--- Begin ---

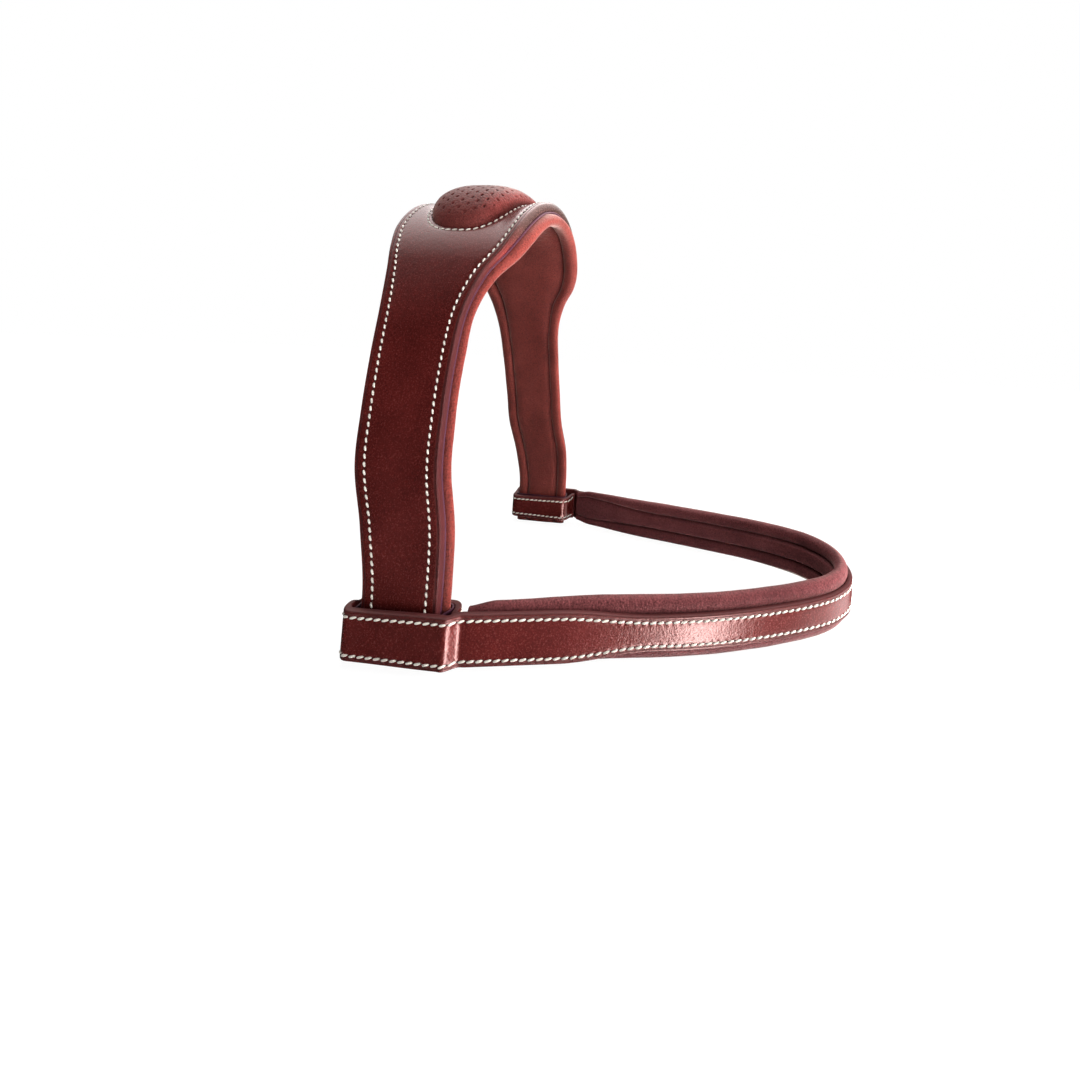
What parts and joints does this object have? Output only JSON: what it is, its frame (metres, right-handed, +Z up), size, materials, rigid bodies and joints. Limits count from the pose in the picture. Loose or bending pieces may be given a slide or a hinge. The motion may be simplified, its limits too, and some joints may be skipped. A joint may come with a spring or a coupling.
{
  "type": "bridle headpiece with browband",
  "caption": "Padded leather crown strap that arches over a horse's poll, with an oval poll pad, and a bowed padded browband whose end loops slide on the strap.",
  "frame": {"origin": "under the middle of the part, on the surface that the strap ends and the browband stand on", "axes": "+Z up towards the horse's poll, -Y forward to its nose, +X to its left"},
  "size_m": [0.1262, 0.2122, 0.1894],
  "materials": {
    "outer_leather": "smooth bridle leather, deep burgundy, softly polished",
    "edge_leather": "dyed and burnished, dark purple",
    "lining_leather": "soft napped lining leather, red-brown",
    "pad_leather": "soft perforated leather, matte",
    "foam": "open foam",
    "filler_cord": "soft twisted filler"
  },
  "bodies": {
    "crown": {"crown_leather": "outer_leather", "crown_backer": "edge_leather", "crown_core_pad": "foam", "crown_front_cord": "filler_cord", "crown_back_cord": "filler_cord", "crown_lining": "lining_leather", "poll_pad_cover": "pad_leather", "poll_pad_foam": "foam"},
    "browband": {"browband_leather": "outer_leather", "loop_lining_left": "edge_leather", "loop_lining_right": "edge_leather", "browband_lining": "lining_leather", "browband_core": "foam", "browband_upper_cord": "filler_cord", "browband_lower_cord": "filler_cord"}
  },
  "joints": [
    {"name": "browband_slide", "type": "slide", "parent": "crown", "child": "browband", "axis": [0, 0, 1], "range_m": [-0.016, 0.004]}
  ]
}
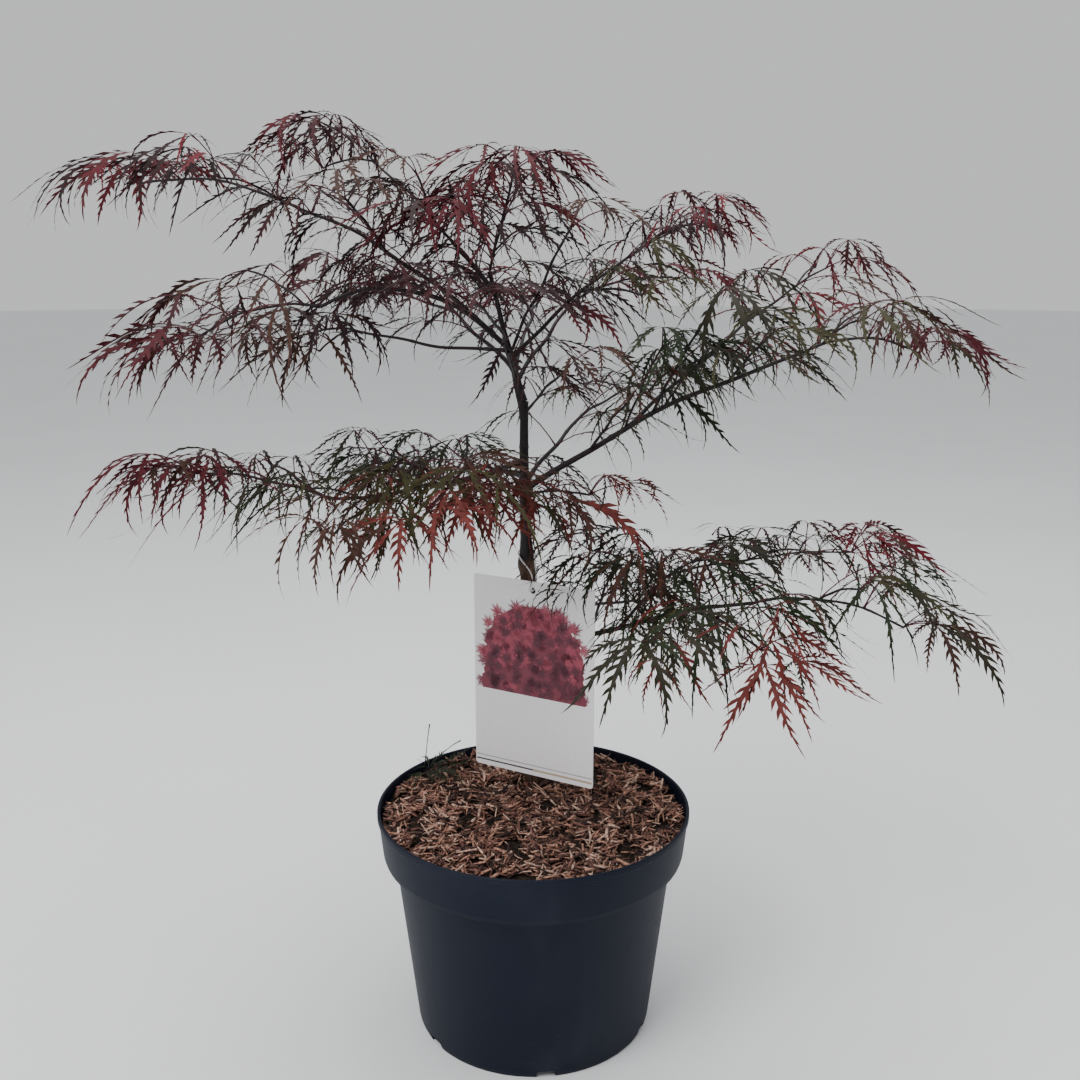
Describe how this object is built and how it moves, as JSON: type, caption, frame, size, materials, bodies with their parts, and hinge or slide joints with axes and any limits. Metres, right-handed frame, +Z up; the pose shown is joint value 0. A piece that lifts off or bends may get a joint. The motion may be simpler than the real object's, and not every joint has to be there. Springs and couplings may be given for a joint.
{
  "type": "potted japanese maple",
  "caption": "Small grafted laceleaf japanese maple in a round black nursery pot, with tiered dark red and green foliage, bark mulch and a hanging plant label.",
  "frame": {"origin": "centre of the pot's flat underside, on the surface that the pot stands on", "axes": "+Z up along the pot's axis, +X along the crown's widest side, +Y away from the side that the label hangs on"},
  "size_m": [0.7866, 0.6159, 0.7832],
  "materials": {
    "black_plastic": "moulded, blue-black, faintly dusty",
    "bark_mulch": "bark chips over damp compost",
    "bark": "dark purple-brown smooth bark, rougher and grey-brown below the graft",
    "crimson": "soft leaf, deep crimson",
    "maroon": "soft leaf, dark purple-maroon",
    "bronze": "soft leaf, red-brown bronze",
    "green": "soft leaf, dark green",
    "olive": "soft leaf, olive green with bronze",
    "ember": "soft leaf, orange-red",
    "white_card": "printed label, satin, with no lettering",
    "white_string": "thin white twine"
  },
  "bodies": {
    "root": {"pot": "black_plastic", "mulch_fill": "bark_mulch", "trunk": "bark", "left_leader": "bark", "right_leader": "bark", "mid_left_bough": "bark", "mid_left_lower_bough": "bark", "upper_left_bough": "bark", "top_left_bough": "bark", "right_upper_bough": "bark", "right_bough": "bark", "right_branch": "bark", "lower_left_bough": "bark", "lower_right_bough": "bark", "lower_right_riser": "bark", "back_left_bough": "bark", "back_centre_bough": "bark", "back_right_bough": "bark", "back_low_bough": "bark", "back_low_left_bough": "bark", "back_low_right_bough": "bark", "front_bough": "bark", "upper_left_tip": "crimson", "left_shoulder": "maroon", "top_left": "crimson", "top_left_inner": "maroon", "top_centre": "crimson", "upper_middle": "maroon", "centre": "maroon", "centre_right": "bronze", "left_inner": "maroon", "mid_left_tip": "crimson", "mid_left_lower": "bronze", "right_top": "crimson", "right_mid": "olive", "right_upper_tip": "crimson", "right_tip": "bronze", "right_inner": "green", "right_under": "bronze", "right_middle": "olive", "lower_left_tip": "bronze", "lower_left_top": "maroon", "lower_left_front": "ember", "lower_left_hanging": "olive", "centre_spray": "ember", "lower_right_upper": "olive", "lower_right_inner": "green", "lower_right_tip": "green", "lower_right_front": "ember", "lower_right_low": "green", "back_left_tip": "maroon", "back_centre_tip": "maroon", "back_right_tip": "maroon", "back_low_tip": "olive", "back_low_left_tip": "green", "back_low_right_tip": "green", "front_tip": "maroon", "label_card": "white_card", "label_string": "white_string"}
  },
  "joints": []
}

--- End ---

Within the listing, how many lines hold the word "handed"? Only the number is to be given.

2